To the pp who moved their child four times (sorry can't remember your name) how did your dc cope? and how did you cope. I found this to be an extremely difficult decision but I know in my heart it's the best move.

MaryWestmacott · 23/05/2014 08:23

Can you assure him he'll still see his old friends? Is there anything like sports clubs or cubs where he'll see them out of school?

It also could be fear of the unknown, can you ask the school to put you in touch with any of the families of the boys who'll be in his class, arrange a play date or something like that so he'll not be walking into a class with no one he knows, who all know each other already.

hardestdecisionever · 23/05/2014 14:56

We moved our 8yo from state to private a couple of years ago. He wobbled a bit to start with and reluctantly went to the assessment days. When he got a place we madea really big deal of it as if it was a massive achievement. This made him feel really proud about himself for the move to start with.

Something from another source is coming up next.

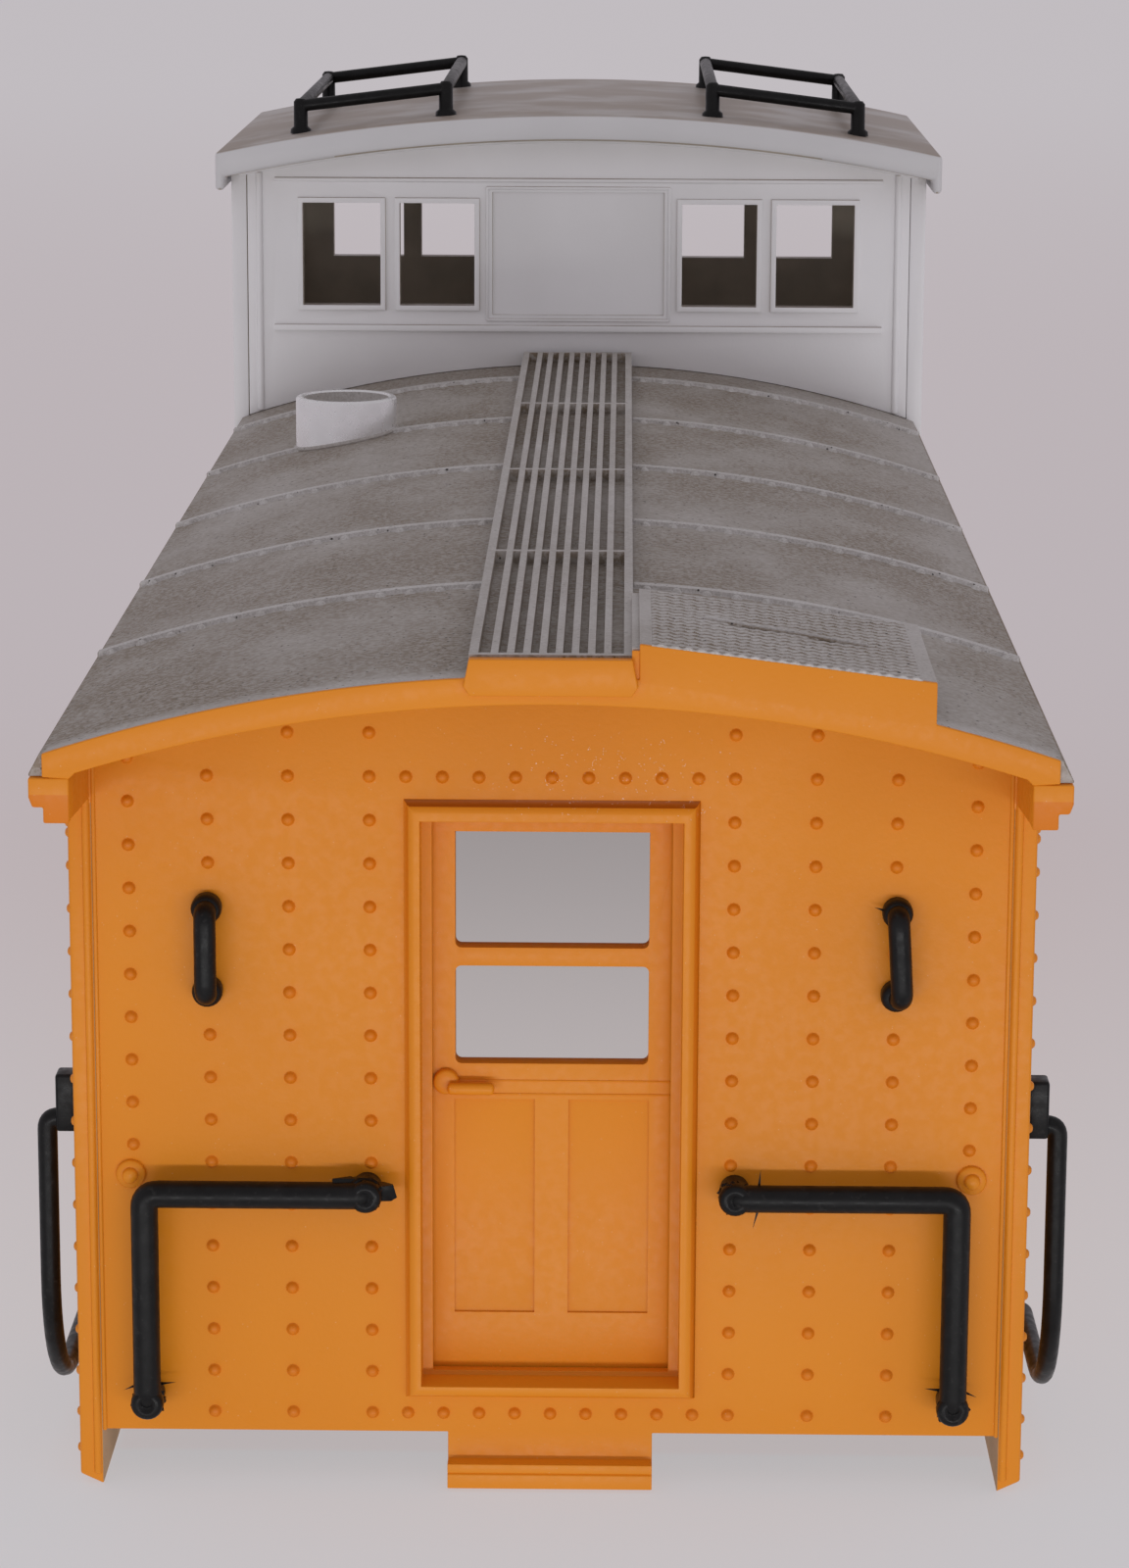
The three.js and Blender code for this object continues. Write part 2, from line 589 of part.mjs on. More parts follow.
const roofEnd = BODY_HALF_LENGTH + ROOF_OVERHANG;
for (const [hand, sign] of [['left', -1], ['right', 1]]) {
  caboose.add(
    eaveRail(`eave_rail_front_${hand}`, sign, -roofEnd - FASCIA_THICKNESS, CUPOLA_FRONT - GAP),
    eaveRail(`eave_rail_rear_${hand}`, sign, CUPOLA_REAR + GAP, roofEnd + FASCIA_THICKNESS),
    cupolaSide(`cupola_side_${hand}`, sign),
    cupolaRail(`cupola_rail_${hand}`, sign),
  );
}

caboose.add(
  meshOf('running_board_front', runningBoard(-roofEnd, CUPOLA_FRONT - 0.6), silver),
  meshOf('running_board_rear', runningBoard(CUPOLA_REAR + 0.6, roofEnd), silver),
  meshOf('smokejack', smokejack(), bright),
  meshOf('cupola_roof', cupolaRoof(), white),
);

const cupolaFrontWall = meshOf('cupola_wall_front', cupolaEnd(), white);
cupolaFrontWall.position.y = CUPOLA_FRONT;
const cupolaRearWall = meshOf('cupola_wall_rear', cupolaEnd(), white);
cupolaRearWall.position.y = CUPOLA_REAR;
cupolaRearWall.rotation.z = Math.PI;
caboose.add(cupolaFrontWall, cupolaRearWall);

export default caboose;
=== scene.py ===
"""Looks for the model caboose body: paint, rivets, treads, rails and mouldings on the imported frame."""

import json
import math
import random

import bmesh
import bpy
from mathutils import Matrix, Vector


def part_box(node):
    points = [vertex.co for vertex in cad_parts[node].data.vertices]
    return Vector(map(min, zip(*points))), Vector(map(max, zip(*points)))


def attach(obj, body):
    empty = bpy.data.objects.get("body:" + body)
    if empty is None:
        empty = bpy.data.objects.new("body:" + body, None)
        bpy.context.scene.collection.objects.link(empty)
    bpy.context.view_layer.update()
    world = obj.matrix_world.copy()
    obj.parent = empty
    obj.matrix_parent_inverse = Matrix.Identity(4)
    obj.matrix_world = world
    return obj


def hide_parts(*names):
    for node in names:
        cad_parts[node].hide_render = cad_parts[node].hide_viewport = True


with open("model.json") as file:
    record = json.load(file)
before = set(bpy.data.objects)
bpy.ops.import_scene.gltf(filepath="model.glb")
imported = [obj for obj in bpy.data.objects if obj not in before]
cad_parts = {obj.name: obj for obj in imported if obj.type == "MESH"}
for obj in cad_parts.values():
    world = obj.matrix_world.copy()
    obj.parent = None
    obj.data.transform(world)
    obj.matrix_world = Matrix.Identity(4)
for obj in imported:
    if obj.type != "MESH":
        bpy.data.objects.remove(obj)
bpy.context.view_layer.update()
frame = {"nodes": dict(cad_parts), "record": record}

# ---------------------------------------------------------------- dimensions, in metres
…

We also had a friendship issue with him not wanting to leave friends. We sent him in with an address book for the last week to get all his friends numbers and addresses, lo and behold he has not kept in contact with any of them 2 years down the line and now no longer mentions them!

He also did some taster days at the new school at the end of the term to get him used to the new school journey and what it will be like when the new tem starts. This seemed to help settle some of the nerves.